> **TASK REQUIREMENTS**:
Your task is to extract every line from the material below exactly.

> **COLLECTED DATA**:
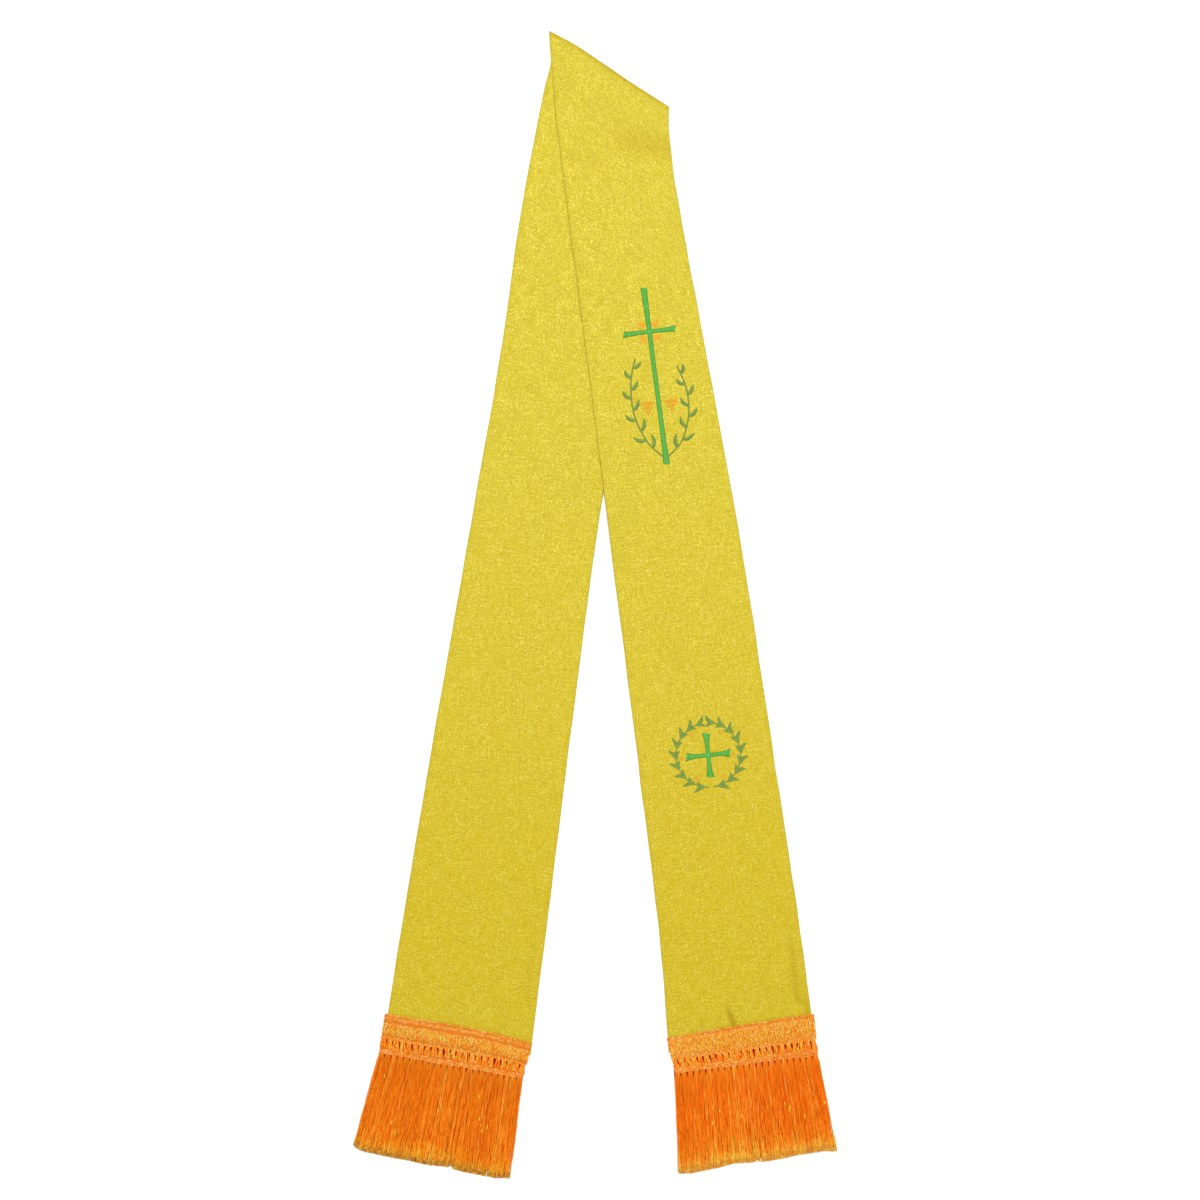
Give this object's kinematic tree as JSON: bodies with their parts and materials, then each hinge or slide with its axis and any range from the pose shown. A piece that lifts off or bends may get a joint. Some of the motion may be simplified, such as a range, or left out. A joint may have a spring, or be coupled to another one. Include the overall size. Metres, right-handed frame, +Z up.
{
  "type": "clerical stole",
  "caption": "Long fringed cloth stole, folded at its neck seam and laid flat, worn round the neck with its ends hanging in front.",
  "frame": {"origin": "middle of the laid stole's outline, on the table under it", "axes": "+X to the right and +Y towards the neck as it lies, +Z up from the table"},
  "size_m": [0.464, 1.1016, 0.0061],
  "materials": {
    "front_band": "gold brocade with a metallic thread",
    "back_band": "gold brocade with a metallic thread",
    "heading": "woven orange and gold braid",
    "fringe": "twisted rayon yarn"
  },
  "bodies": {
    "root": {"front_band": "front_band", "back_band": "back_band", "front_heading": "heading", "back_heading": "heading", "front_fringe": "fringe", "back_fringe": "fringe"}
  },
  "joints": []
}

> **SOLUTION FOR THIS PROBLEM**:
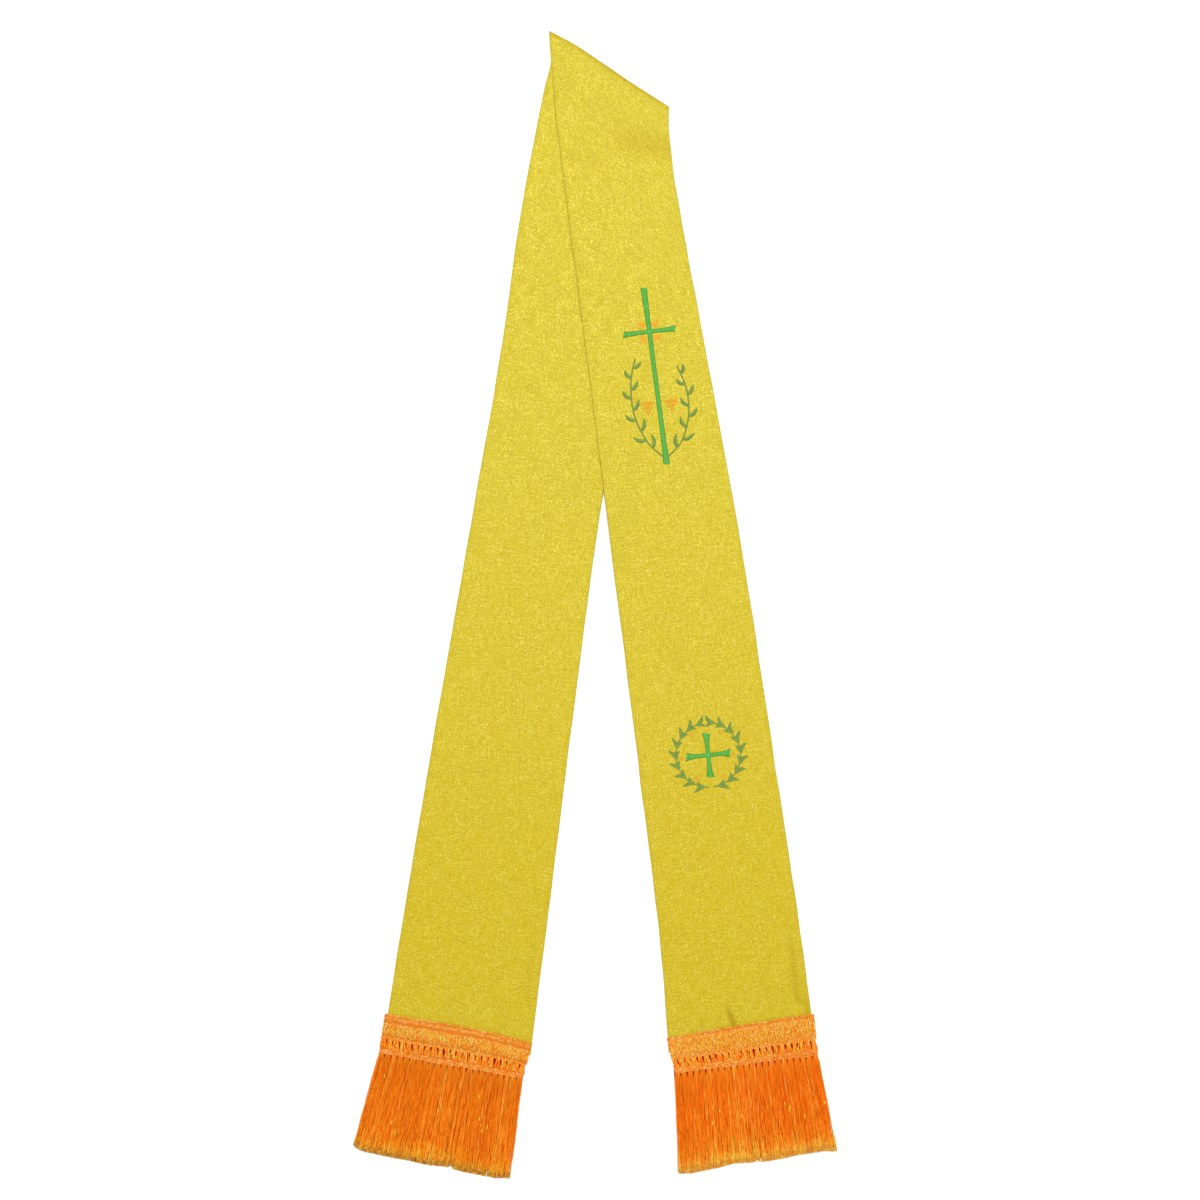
Give this object's kinematic tree as JSON: bodies with their parts and materials, then each hinge or slide with its axis and any range from the pose shown. A piece that lifts off or bends may get a joint. Some of the motion may be simplified, such as a range, or left out. A joint may have a spring, or be coupled to another one. Include the overall size. Metres, right-handed frame, +Z up.
{
  "type": "clerical stole",
  "caption": "Long fringed cloth stole, folded at its neck seam and laid flat, worn round the neck with its ends hanging in front.",
  "frame": {"origin": "middle of the laid stole's outline, on the table under it", "axes": "+X to the right and +Y towards the neck as it lies, +Z up from the table"},
  "size_m": [0.464, 1.1016, 0.0061],
  "materials": {
    "front_band": "gold brocade with a metallic thread",
    "back_band": "gold brocade with a metallic thread",
    "heading": "woven orange and gold braid",
    "fringe": "twisted rayon yarn"
  },
  "bodies": {
    "root": {"front_band": "front_band", "back_band": "back_band", "front_heading": "heading", "back_heading": "heading", "front_fringe": "fringe", "back_fringe": "fringe"}
  },
  "joints": []
}